Looking ahead, future trends point toward more API-led ecosystems, stronger demand for AI-ready partner services, and greater buyer scrutiny of operational resilience. Enterprises will increasingly expect partners to combine Cloud ERP expertise with Managed Cloud Services, integration governance, and business process optimization. The winners will not be the firms with the largest catalogs. They will be the ones with the clearest operating model, the most disciplined service packaging, and the strongest ability to turn delivery excellence into recurring revenue.
Executive Conclusion
A high-performing partner operations strategy for finance ERP delivery networks is built on disciplined choices. Partners must decide how they will package value, which deployment models they will support, where they will standardize, and how they will govern the full customer lifecycle. Channel-first growth works when partners own the relationship, the service model is repeatable, and the platform foundation reduces operational friction without limiting strategic flexibility.

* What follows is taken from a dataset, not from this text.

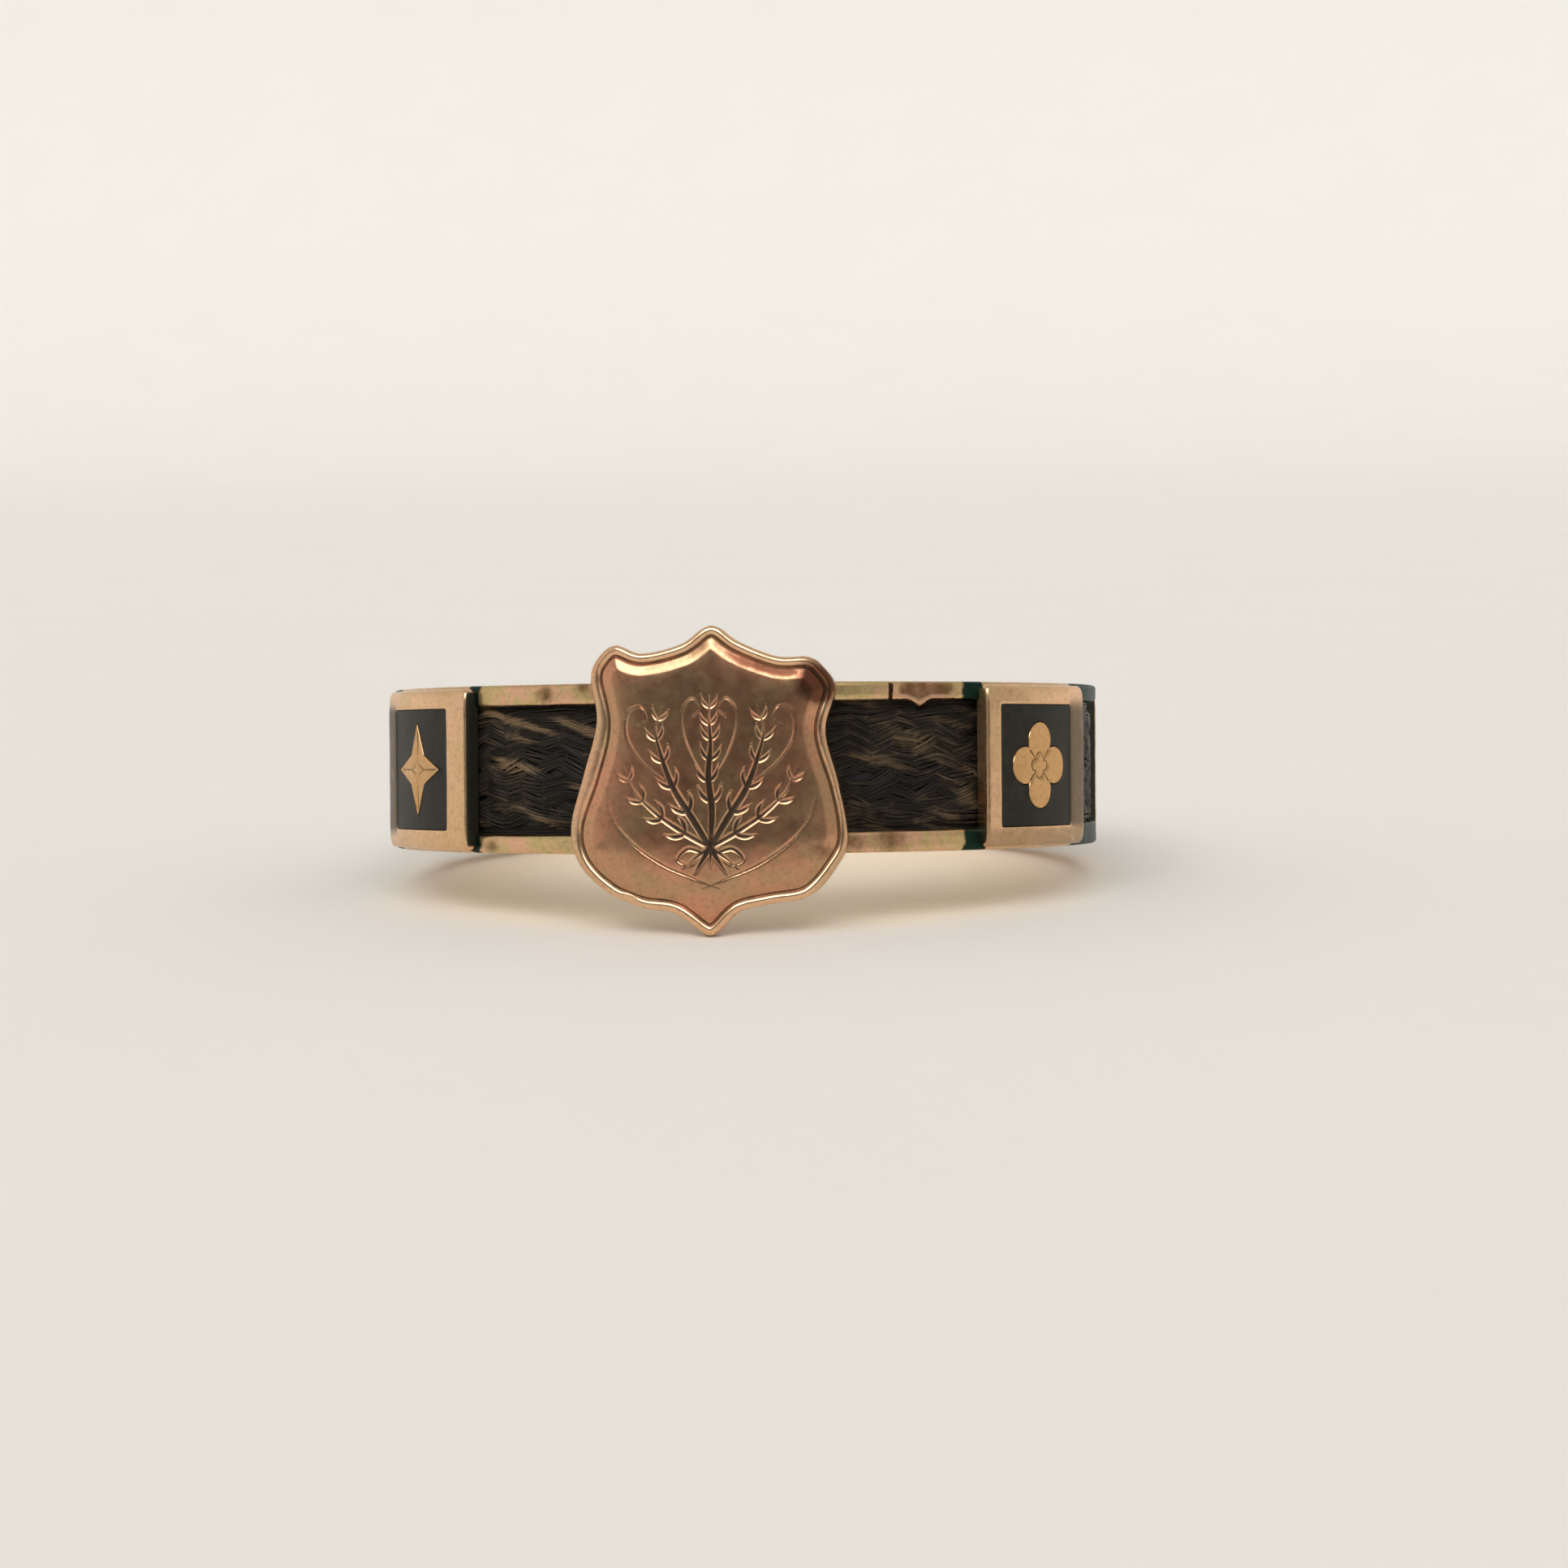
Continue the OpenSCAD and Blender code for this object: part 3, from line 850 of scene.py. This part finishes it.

For ERP Partners, MSPs, cloud consultants, and system integrators, the practical path forward is clear: build around recurring revenue, operational resilience, and customer success rather than one-time implementation volume. Use White-label ERP, White-label SaaS, and OEM platform opportunities selectively to accelerate market entry and service portfolio expansion. Invest in enablement, governance, DevOps, observability, and lifecycle accountability. Where it aligns with partner strategy, providers such as SysGenPro can support this model by enabling branded ERP and Managed Cloud Services delivery with a partner-first orientation. The strategic objective is not simply to deliver software. It is to build a durable, profitable, and scalable finance ERP business.